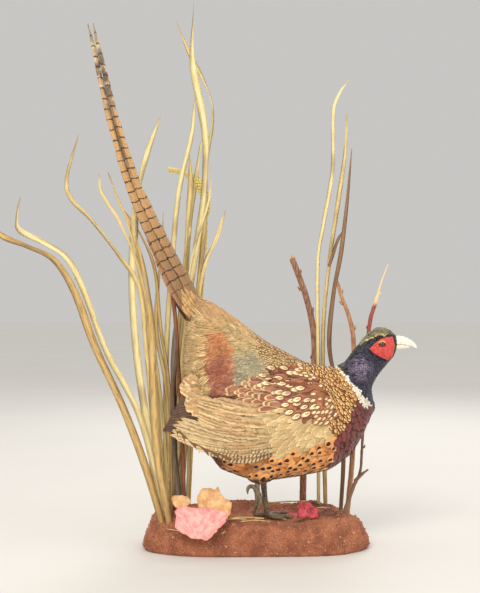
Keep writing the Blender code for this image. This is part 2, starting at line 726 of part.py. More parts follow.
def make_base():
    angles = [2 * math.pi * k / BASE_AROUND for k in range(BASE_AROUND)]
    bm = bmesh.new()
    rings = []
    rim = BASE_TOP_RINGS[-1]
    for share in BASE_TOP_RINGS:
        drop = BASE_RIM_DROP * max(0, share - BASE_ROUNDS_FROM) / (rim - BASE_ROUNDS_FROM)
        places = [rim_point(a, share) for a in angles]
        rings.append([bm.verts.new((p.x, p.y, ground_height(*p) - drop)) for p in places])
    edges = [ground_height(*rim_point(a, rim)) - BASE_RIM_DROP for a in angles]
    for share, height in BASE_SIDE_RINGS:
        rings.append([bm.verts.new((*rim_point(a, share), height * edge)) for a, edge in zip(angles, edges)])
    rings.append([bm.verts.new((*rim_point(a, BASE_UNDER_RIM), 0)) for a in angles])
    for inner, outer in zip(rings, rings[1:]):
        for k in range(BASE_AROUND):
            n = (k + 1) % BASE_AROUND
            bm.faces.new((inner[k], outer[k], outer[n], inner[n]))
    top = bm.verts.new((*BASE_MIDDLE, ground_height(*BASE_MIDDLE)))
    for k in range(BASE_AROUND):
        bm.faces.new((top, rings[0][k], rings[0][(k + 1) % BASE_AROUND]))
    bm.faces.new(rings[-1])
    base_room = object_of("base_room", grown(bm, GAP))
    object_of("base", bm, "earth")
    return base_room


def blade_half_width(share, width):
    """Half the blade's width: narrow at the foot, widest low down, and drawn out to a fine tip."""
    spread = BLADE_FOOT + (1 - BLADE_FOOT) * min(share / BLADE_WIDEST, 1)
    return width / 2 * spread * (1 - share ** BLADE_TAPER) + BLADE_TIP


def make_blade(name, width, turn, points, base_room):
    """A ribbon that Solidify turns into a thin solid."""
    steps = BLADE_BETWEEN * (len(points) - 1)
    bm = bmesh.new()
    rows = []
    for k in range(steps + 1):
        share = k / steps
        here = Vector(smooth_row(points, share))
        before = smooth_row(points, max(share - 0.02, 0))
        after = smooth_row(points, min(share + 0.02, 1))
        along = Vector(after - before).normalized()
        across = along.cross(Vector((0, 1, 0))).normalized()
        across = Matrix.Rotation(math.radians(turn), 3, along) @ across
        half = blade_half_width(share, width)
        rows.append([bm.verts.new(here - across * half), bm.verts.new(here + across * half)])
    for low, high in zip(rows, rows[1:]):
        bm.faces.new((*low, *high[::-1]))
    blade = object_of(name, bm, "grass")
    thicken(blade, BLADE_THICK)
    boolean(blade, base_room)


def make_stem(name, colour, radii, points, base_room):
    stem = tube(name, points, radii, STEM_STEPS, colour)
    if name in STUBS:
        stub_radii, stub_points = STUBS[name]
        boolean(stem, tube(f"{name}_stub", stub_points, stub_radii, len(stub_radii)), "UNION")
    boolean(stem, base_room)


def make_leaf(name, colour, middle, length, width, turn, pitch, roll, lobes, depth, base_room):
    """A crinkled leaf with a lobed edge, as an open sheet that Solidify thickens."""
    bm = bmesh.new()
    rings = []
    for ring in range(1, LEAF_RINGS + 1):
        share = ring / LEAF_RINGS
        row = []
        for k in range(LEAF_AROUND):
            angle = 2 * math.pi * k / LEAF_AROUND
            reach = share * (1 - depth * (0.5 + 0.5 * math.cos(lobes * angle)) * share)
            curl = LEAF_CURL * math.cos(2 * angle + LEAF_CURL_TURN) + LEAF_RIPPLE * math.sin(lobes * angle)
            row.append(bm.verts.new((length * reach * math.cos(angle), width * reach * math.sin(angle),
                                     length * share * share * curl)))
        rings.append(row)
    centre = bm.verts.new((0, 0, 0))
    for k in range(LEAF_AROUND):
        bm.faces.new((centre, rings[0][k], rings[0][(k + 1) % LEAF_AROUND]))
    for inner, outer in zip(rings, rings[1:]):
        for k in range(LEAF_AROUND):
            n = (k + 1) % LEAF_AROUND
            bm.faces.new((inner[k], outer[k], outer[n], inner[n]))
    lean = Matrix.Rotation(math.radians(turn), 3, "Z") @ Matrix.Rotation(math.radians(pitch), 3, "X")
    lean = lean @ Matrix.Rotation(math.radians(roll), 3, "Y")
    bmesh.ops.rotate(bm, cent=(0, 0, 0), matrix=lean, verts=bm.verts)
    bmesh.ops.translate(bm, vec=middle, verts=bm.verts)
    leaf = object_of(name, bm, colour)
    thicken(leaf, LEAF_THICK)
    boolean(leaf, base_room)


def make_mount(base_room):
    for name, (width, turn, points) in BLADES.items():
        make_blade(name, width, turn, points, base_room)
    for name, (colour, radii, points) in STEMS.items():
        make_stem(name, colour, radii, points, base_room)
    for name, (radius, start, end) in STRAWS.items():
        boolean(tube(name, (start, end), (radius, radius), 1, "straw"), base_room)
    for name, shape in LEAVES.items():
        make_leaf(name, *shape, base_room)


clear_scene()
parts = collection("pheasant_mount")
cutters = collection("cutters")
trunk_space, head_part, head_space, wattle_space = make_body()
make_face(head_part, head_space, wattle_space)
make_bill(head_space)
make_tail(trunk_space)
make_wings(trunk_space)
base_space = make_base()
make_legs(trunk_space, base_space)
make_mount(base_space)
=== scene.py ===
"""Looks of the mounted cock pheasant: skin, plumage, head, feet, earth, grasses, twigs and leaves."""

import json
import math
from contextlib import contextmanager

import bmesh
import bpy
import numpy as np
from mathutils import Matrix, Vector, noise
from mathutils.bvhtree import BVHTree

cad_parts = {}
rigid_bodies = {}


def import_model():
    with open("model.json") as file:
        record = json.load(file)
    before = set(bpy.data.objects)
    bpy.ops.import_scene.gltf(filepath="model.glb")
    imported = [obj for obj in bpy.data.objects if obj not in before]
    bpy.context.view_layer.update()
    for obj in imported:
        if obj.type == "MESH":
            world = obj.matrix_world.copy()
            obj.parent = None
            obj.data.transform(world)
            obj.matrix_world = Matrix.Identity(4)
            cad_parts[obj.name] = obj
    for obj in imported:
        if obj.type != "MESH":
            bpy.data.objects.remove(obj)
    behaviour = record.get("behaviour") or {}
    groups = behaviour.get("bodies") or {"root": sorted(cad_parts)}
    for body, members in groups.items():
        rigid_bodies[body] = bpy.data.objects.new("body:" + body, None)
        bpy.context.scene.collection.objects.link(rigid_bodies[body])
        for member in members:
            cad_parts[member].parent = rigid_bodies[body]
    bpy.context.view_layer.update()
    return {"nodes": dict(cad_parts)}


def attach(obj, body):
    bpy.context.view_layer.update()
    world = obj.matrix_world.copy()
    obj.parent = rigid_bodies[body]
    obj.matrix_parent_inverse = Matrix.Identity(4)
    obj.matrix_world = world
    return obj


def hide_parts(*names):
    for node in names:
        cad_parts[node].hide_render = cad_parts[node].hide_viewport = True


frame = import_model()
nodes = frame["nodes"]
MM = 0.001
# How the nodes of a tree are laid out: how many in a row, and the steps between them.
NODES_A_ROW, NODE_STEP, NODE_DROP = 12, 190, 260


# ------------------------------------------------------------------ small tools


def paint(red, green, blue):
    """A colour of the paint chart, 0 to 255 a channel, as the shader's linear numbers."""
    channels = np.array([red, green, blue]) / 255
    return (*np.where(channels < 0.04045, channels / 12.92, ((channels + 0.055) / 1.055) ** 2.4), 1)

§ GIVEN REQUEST
Make an exact transcription of the lines from the line with "clear_scene()" through the line with "bpy.data.objects.remove(obj)", inclusive, omitting all others.

§ OUTPUT FOR THIS TASK
clear_scene()
parts = collection("pheasant_mount")
cutters = collection("cutters")
trunk_space, head_part, head_space, wattle_space = make_body()
make_face(head_part, head_space, wattle_space)
make_bill(head_space)
make_tail(trunk_space)
make_wings(trunk_space)
base_space = make_base()
make_legs(trunk_space, base_space)
make_mount(base_space)
=== scene.py ===
"""Looks of the mounted cock pheasant: skin, plumage, head, feet, earth, grasses, twigs and leaves."""

import json
import math
from contextlib import contextmanager

import bmesh
import bpy
import numpy as np
from mathutils import Matrix, Vector, noise
from mathutils.bvhtree import BVHTree

cad_parts = {}
rigid_bodies = {}


def import_model():
    with open("model.json") as file:
        record = json.load(file)
    before = set(bpy.data.objects)
    bpy.ops.import_scene.gltf(filepath="model.glb")
    imported = [obj for obj in bpy.data.objects if obj not in before]
    bpy.context.view_layer.update()
    for obj in imported:
        if obj.type == "MESH":
            world = obj.matrix_world.copy()
            obj.parent = None
            obj.data.transform(world)
            obj.matrix_world = Matrix.Identity(4)
            cad_parts[obj.name] = obj
    for obj in imported:
        if obj.type != "MESH":
            bpy.data.objects.remove(obj)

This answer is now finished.